In a recent video to promote her agenda, Ms Bulc said: “I support the move towards the least-polluting and most-efficient transport solutions, those that are friendly to the environment and have a sustainable nature.” This was taken as pro-rail, anti-air.
Michael O’Leary insisted “We are the least polluting form of transport in Europe,” accounting for 2 per cent of emissions, and said investment in new technology was making the airline sector “greener and cleaner”.
Carsten Spohr said that the indirect routes that airlines are forced to fly along long-established airways generate 8.1 billion tons of CO2 each year.
“Anyone with a Cessna and an iPhone can fly in a straight line, but we are restricted to routes that were established before any of us were born,” he told The Independent.
Michael O’Leary hit out at air-traffic control strikes, which he said were averaging 10 a year.

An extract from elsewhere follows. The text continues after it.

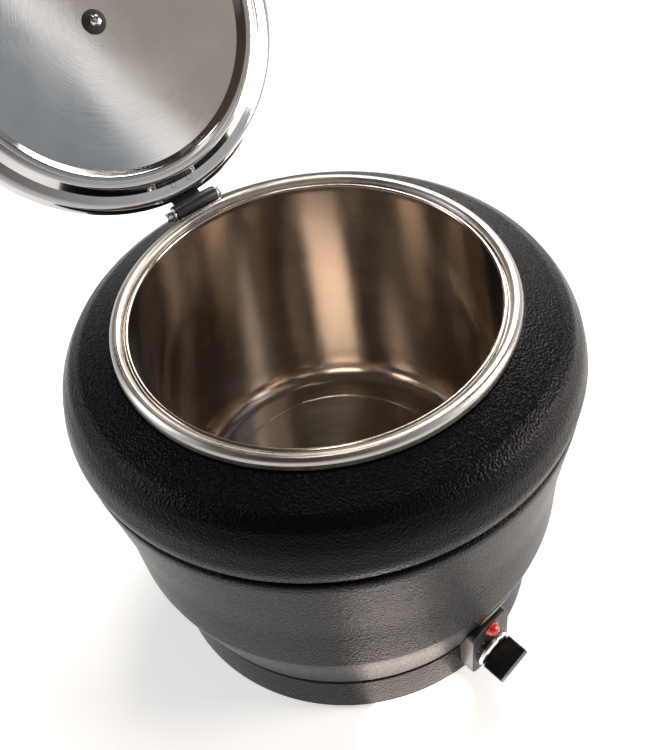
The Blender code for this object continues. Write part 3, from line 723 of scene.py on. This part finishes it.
def make_pot():
    """The lift-out pot with its rolled mouth, rounded floor corner and raised ring on the floor."""
    corner = 0.0260
    pot = filleted([
        (0.1282, 0.2764),
        (0.1208, 0.2764, 0.0006),
        (0.1203, 0.2782, 0.0006),
        (0.1190, 0.2786, 0.0006),
        (0.1185, 0.2750, 0.0100),
        (0.1173, POT_BOTTOM, corner),
        (0.0850, POT_BOTTOM),
        (0.0, POT_BOTTOM),
    ], segments=16)
    floor = POT_BOTTOM + SHEET
    piece = lathe("soup_pot", walled(pot, SHEET), POT_STEEL, "pot", RIM_STEPS, sharp=50.0)
    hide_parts("inner_pot")
    angles = [2 * math.pi * i / 16 for i in range(16)]
    bead = [(BEAD_RADIUS + 0.0011 * math.cos(a), floor + 0.0002 + 0.0005 * math.sin(a)) for a in angles]
    lathe("pot_floor_bead", bead, POT_STEEL, "pot", RIM_STEPS)


def make_rim():
    """The rounded stainless ring over the pot's mouth."""
    rim = filleted([
        (0.1220, 0.2781),
        (0.1226, 0.2806, 0.0012),
        (0.1246, 0.2820, 0.0022),
        (0.1274, 0.2820, 0.0030),
        (0.1298, 0.2802, 0.0030),
        (0.1304, 0.2780, 0.0030),
        (0.1304, 0.2744),
    ], segments=10)
    ring = lathe("rim_ring", walled(rim, SHEET), RIM_STEEL, "ring", RIM_STEPS, sharp=60.0)
    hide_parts("lid_ring")


def make_well():
    """The heated well round the pot, with its turned-out mouth and rounded floor corner."""
    well = filleted([
        (0.1284, 0.2751),
        (0.1252, 0.2751, 0.0010),
        (0.1237, 0.2736, 0.0010),
        (0.1237, 0.0700, 0.0140),
        (0.0, 0.0700),
    ], segments=12)
    piece = lathe("water_well", walled(well, SHEET), WELL_STEEL, "kettle")
    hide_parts("heat_well")


# Lid and hinge


def make_lid():
    """The lid: shallow dome, recessed channel, flange and raised outer band, with its black handle."""
    edge, edge_height, top_height = 0.1015, 0.0034, 0.0110
    dome = []
    for step in range(20):
        radius = edge * step / 20
        dome.append((radius, edge_height + (top_height - edge_height) * (1 - (radius / edge) ** 2)))
    rest = filleted([
        dome[-1],
        (0.1015, 0.0034, 0.0006),
        (0.1060, -0.0018, 0.0020),
        (0.1095, -0.0026, 0.0060),
        (0.1130, -0.0018, 0.0030),
        (0.1180, 0.0030, 0.0012),
        (0.1245, 0.0038, 0.0100),
        (0.1278, 0.0050, 0.0040),
        (0.1296, 0.0082),
    ])
    pan = lathe("lid_shell", walled(dome[:-1] + rest, SHEET), LID_STEEL, "lid", RIM_STEPS)
    pan.data.transform(LID_CENTRE)
    centre = LID_CENTRE @ Matrix.Translation((0.0, 0.0, top_height))
    cutters = [pin_cutter(0.0026, -0.01, 0.01, centre)]
    for x in (-0.0065, 0.0065):
        cutters.append(pin_cutter(0.0018, -0.001, 0.010, LID_FRAME @ Matrix.Translation((x, -0.0180, 0.0))))
    cut(pan, *cutters)
    pan.data.set_sharp_from_angle(angle=math.radians(50.0))
    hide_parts("lid_pan")

    handle = filleted([
        (0.0, 0.0310),
        (0.0155, 0.0303, 0.0120),
        (0.0190, 0.0252, 0.0060),
        (0.0165, 0.0195, 0.0080),
        (0.0085, 0.0135, 0.0100),
        (0.0085, 0.0080, 0.0100),
        (0.0113, 0.0028, 0.0040),
        (0.0120, GAP, 0.0),
        (0.0026, GAP),
        (0.0026, 0.0240),
        (0.0, 0.0240),
    ])
    grip = lathe("lid_handle", handle, KNOB_PLASTIC, "lid", 96, centre)
    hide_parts("lid_knob")

    washer = filleted([
        (0.0026, -SHEET - GAP),
        (0.0085, -SHEET - GAP),
        (0.0083, -0.0020, 0.0004),
        (0.0055, -0.0042, 0.0005),
        (0.0026, -0.0042),
    ])
    cone = lathe("handle_washer", washer, RUBBER, "lid", SMALL_STEPS, centre)
    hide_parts("lid_knob_washer")
    screw = filleted([
        (0.0, 0.0200),
        (0.0022, 0.0200),
        (0.0022, -0.0045),
        (0.0042, -0.0045),
        (0.0041, -0.0055, 0.0010),
        (0.0030, -0.0070, 0.0030),
        (0.0, -0.0076),
    ])
    bolt = lathe("handle_screw", screw, CHROME, "lid", SMALL_STEPS, centre)
    slots = []
    for quarter in (0.0, 90.0):
        spot = centre @ Matrix.Rotation(math.radians(quarter + 25.0), 4, "Z")
        slot_low, slot_high = (-0.0022, -0.0004, -0.0090), (0.0022, 0.0004, -0.0062)
        slots.append(block("slot", slot_low, slot_high, 0.0, PAINT, None, spot))
    cut(bolt, *slots)
    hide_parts("lid_knob_screw")


def make_hinge():
    """Chromed ears on the ring, a black barrel riveted to the lid, and the pin through both."""
    half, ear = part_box("hinge_bracket")[1].x, 0.0015
    strap = block(
        "hinge_ears", (-half, -0.0070, -0.0062), (half, -0.0061, -0.0012), 0.0003, CHROME, "ring",
        RING_FRAME,
    )
    extra = []
    for side in (-1, 1):
        near, far = sorted((side * half, side * (half - ear)))
        arm_low, arm_high = (near, -0.0070, -0.0062), (far, 0.0020, -0.0030)
        extra.append(block("arm", arm_low, arm_high, 0.0003, PAINT, None, RING_FRAME))
        edge = [(0.0, far), (0.0052, far, 0.0003), (0.0052, near, 0.0003), (0.0, near)]
        outline = filleted(edge, segments=3)
        extra.append(lathe("eye", outline, PAINT, None, SMALL_STEPS, PIN_FRAME))
    cut(strap, *extra, operation="UNION")
    cut(strap, pin_cutter(0.0023, -0.03, 0.03, PIN_FRAME))
    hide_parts("hinge_bracket")

    pin = filleted([
        (0.0, 0.0228),
        (0.0020, 0.0228, 0.0005),
        (0.0020, -0.0189),
        (0.0032, -0.0189, 0.0003),
        (0.0032, -0.0225, 0.0008),
        (0.0024, -0.0235, 0.0008),
        (0.0, -0.0235),
    ], segments=4)
    rod = lathe("hinge_rod", pin, CHROME, "ring", SMALL_STEPS, PIN_FRAME)
    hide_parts("hinge_pin")
    nut = hexagon("rod_nut", 0.0062, 0.0021, half + GAP, half + 0.0030, CHROME, PIN_FRAME)
    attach(nut, "ring")
    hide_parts("pin_nut")

    barrel_half = 0.0166
    barrel = filleted([
        (0.00215, barrel_half),
        (0.0056, barrel_half, 0.0005),
        (0.0056, -barrel_half, 0.0005),
        (0.00215, -barrel_half),
    ], segments=4)
    knuckle = lathe(
        "hinge_barrel", barrel, KNOB_PLASTIC, "lid", SMALL_STEPS, LID_FRAME @ LIE_ALONG_X,
    )
    tongue_line = [
        (0.0000, 0.0040), (-0.0045, 0.0085), (-0.0088, 0.0104), (-0.0114, 0.0082), (-0.0138, 0.0052),
        (-0.0215, 0.0052),
    ]
    tongue = strip("tongue", tongue_line, 0.0110, 0.0016, LID_FRAME)
    cut(knuckle, tongue, operation="UNION")
    holes = [pin_cutter(0.00215, -0.03, 0.03, LID_FRAME @ LIE_ALONG_X)]
    rivet = filleted([
        (0.0, 0.0077),
        (0.0024, 0.0074, 0.0020),
        (0.0031, 0.0064),
        (0.0015, 0.0064),
        (0.0015, 0.0019),
        (0.0, 0.0019),
    ], segments=5)
    for side, x in (("left", -0.0065), ("right", 0.0065)):
        spot = LID_FRAME @ Matrix.Translation((x, -0.0180, 0.0))
        holes.append(pin_cutter(0.0018, -0.001, 0.010, spot))
        head = lathe(f"rivet_{side}", rivet, CHROME, "lid", SMALL_STEPS, spot)
        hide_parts(f"knuckle_rivet_{side}")
    cut(knuckle, *holes)
    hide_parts("hinge_knuckle")


def hexagon(name, across, bore, bottom, top, finish, at):
    """A hexagon nut with rounded corners at both faces and a round hole."""
    corner = across / math.sqrt(3.0)
    mesh = bpy.data.meshes.new(name)
    form = bmesh.new()
    bmesh.ops.create_cone(form, cap_ends=True, segments=6, radius1=corner, radius2=corner, depth=top - bottom)
    bmesh.ops.translate(form, vec=(0.0, 0.0, (top + bottom) / 2), verts=form.verts)
    bmesh.ops.bevel(form, geom=form.edges, offset=0.0003, segments=3, affect="EDGES", profile=0.5)
    form.to_mesh(mesh)
    form.free()
    piece = finished(name, mesh, finish, None, at)
    return cut(piece, pin_cutter(bore, bottom - 0.01, top + 0.01, at))


def strip(name, line, half, thickness, at):
    """A bent strip along a line of (y, z), as a closed piece for joining."""
    mesh = bpy.data.meshes.new(name)
    corners = [(x, y, z) for y, z in line for x in (-half, half)]
    faces = [(2 * i, 2 * i + 1, 2 * i + 3, 2 * i + 2) for i in range(len(line) - 1)]
    mesh.from_pydata(corners, [], faces)
    piece = finished(name, mesh, PAINT, None, at)
    thick = piece.modifiers.new("thickness", "SOLIDIFY")
    thick.thickness = thickness
    thick.offset = 0.0
    thick.use_even_offset = True
    return cut(piece)


# Feet and gland


def make_underside():
    """The rubber feet and the cable gland at the rear."""
    foot = filleted([
        (0.0024, 0.0055),
        (0.0095, 0.0055, 0.0004),
        (0.0110, 0.0008, 0.0008),
        (0.0102, 0.0, 0.0006),
        (0.0050, 0.0, 0.0006),
        (0.0050, 0.0025),
        (0.0024, 0.0025),
    ], segments=4)
    for number in range(1, 5):
        low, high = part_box(f"foot_{number}")
        spot = Matrix.Translation(((low.x + high.x) / 2, (low.y + high.y) / 2, 0.0))
        pad = lathe(f"foot_pad_{number}", foot, RUBBER, "kettle", SMALL_STEPS, spot)
        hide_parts(f"foot_{number}")

    gland = filleted([
        (0.0045, 0.0095),
        (0.0085, 0.0095, 0.0008),
        (0.0098, 0.0078, 0.0010),
        (0.0120, 0.0066, 0.0008),
        (0.0120, GAP),
        (0.0080, GAP),
        (0.0080, -0.0150),
        (0.0045, -0.0150),
    ], segments=5)
    spot = Matrix.Translation((0.0, BASE_RADIUS, GLAND_HEIGHT)) @ FACE_REAR
    entry = lathe("cable_entry", gland, BLACK_PLASTIC, "kettle", SMALL_STEPS, spot)
    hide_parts("cable_gland")


def finish_carried_nodes():
    """Gives every CAD node that stays visible the detailed finish of its own slot."""
    for node in frame["nodes"].values():
        if node.hide_render:
            continue
        for slot in node.material_slots:
            name = slot.material.name.split(".")[0] if slot.material else ""
            slot.material = FINISHES.get(name, ZINC)


# Scene


def area(name, at, target, size, power, colour):
    """A rectangular light at a place, facing a target."""
    lamp = bpy.data.lights.new(name, "AREA")
    lamp.shape = "RECTANGLE"
    lamp.size, lamp.size_y = size
    lamp.energy = power
    lamp.color = colour
    light = bpy.data.objects.new(name, lamp)
    bpy.context.scene.collection.objects.link(light)
    away = Vector(at) - Vector(target)
    light.matrix_world = Matrix.Translation(at) @ away.to_track_quat("Z", "Y").to_matrix().to_4x4()
    return light


def make_studio():
    """A pale floor, soft lights, cards that the lid mirrors and a world that darkens overhead."""
    mesh = bpy.data.meshes.new("studio_floor")
    form = bmesh.new()
    bmesh.ops.create_grid(form, x_segments=1, y_segments=1, size=6.0)
    form.to_mesh(mesh)
    form.free()
    floor = bpy.data.objects.new("studio_floor", mesh)
    bpy.context.scene.collection.objects.link(floor)
    mesh.materials.append(floor_paint())

    middle = (0.0, 0.0, 0.15)
    area("key_box", (1.7, 1.1, 1.9), middle, (1.5, 1.1), 55.0, (1.0, 0.96, 0.91))
    area("window", (-1.9, 1.5, 1.5), middle, (0.7, 1.5), 18.0, (0.92, 0.96, 1.0))
    area("front_strip", (2.1, -1.7, 1.2), middle, (1.0, 1.2), 62.0, (1.0, 0.92, 0.86))
    area("ceiling_lamp", (0.25, 0.35, 2.6), middle, (0.35, 0.35), 6.0, (1.0, 0.93, 0.84))
    lid_middle = (0.0, 0.2, 0.4)
    area("blue_card", (1.00, -1.06, 1.75), lid_middle, (0.55, 1.5), 0.80, (0.74, 0.87, 1.0))
    area("curtain_edge", (0.72, -1.17, 1.70), lid_middle, (0.070, 1.5), 0.40, (1.0, 0.98, 0.95))
    area("warm_card", (0.43, -1.36, 1.75), lid_middle, (0.62, 1.5), 1.1, (1.0, 0.91, 0.82))
    glow_spot = (-0.060, -0.148, 0.0010)  # faces up beside the base, for the belly's warm highlight
    below = (-0.060, -0.148, -1.0)
    glow = area("floor_glow", glow_spot, below, (0.09, 0.06), 0.055, (1.0, 0.84, 0.74))
    glow.data.shape = "ELLIPSE"
    glow.visible_camera = False

    world = bpy.data.worlds.new("studio")
    bpy.context.scene.world = world
    world.use_nodes = True
    tree = world.node_tree
    place = tree.nodes.new("ShaderNodeTexCoord")
    parts = tree.nodes.new("ShaderNodeSeparateXYZ")
    ramp = tree.nodes.new("ShaderNodeValToRGB")
    tree.links.new(place.outputs["Generated"], parts.inputs[0])
    tree.links.new(parts.outputs["Z"], ramp.inputs["Fac"])
    tree.links.new(ramp.outputs["Color"], tree.nodes["Background"].inputs["Color"])
    stops = ramp.color_ramp.elements
    stops[0].position, stops[0].color = 0.0, (0.80, 0.79, 0.78, 1.0)
    stops[1].position, stops[1].color = 0.22, (0.58, 0.58, 0.60, 1.0)
    for position, colour in (
        (0.42, (0.26, 0.25, 0.25, 1.0)),
        (0.62, (0.060, 0.048, 0.040, 1.0)),
        (1.00, (0.09, 0.074, 0.060, 1.0)),
    ):
        stop = stops.new(position)
        stop.color = colour
    tree.nodes["Background"].inputs["Strength"].default_value = 1.0


def make_camera():
    """The camera above the front left, looking down into the pot."""
    lens = bpy.data.cameras.new("camera")
    lens.lens = 48.0
    lens.sensor_width = 36.0
    camera = bpy.data.objects.new("camera", lens)
    bpy.context.scene.collection.objects.link(camera)
    turns = [(-32.0, "Z"), (43.07, "X"), (-8.8, "Z")]
    pose = Matrix.Translation((-0.2464, -0.3945, 0.7069))
    for degrees, axis in turns:
        pose = pose @ Matrix.Rotation(math.radians(degrees), 4, axis)
    camera.matrix_world = pose
    bpy.context.scene.camera = camera
    view = bpy.context.scene.view_settings
    view.view_transform = "Standard"
    view.look = "None"
    view.exposure = 0.0


make_body()
make_bezel()
make_lamp()
make_dial_marks()
make_knob()
make_pot()
make_rim()
make_well()
make_lid()
make_hinge()
make_underside()
finish_carried_nodes()
make_studio()
make_camera()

During the last stoppage in France, more than 3,000 flights were cancelled.
“We’re calling for action on strikes. Strikes should not be the first club in the golf bag you reach for,” he said. The airlines claim that new technology allows aircraft safely to overfly any country in which air-traffic controllers are on strike.
All the airline CEOs deplored the cost and standards of airport security. Alexandre de Juniac of Air France said there had been “inadequate control of security costs,” while his counterpart at Lufthansa, Carsten Spoor, claimed: “Quality has gone down, including in my home airport [Frankfurt]. Passengers are paying more and more fees and not getting a better service.”
The airlines believe passengers are picking up the tab for checks that form part of national security measures, and which therefore should be state-funded.
Willie Walsh of IAG hit out at the European passenger-rights rules, known as EC261, that provide compensation for anyone on an EU airline whose flight is three hours late: “We believe that what was well-intended has been misrepresented and misinterpreted by the courts. We would like to see effective and balanced consumer protection.”
How much notice the new Commissioner will take is open to question. The business she set up in Ljubljana, called Vibacom, which continues to run, promotes: “The power of networks, holistic individual, and positive energy.”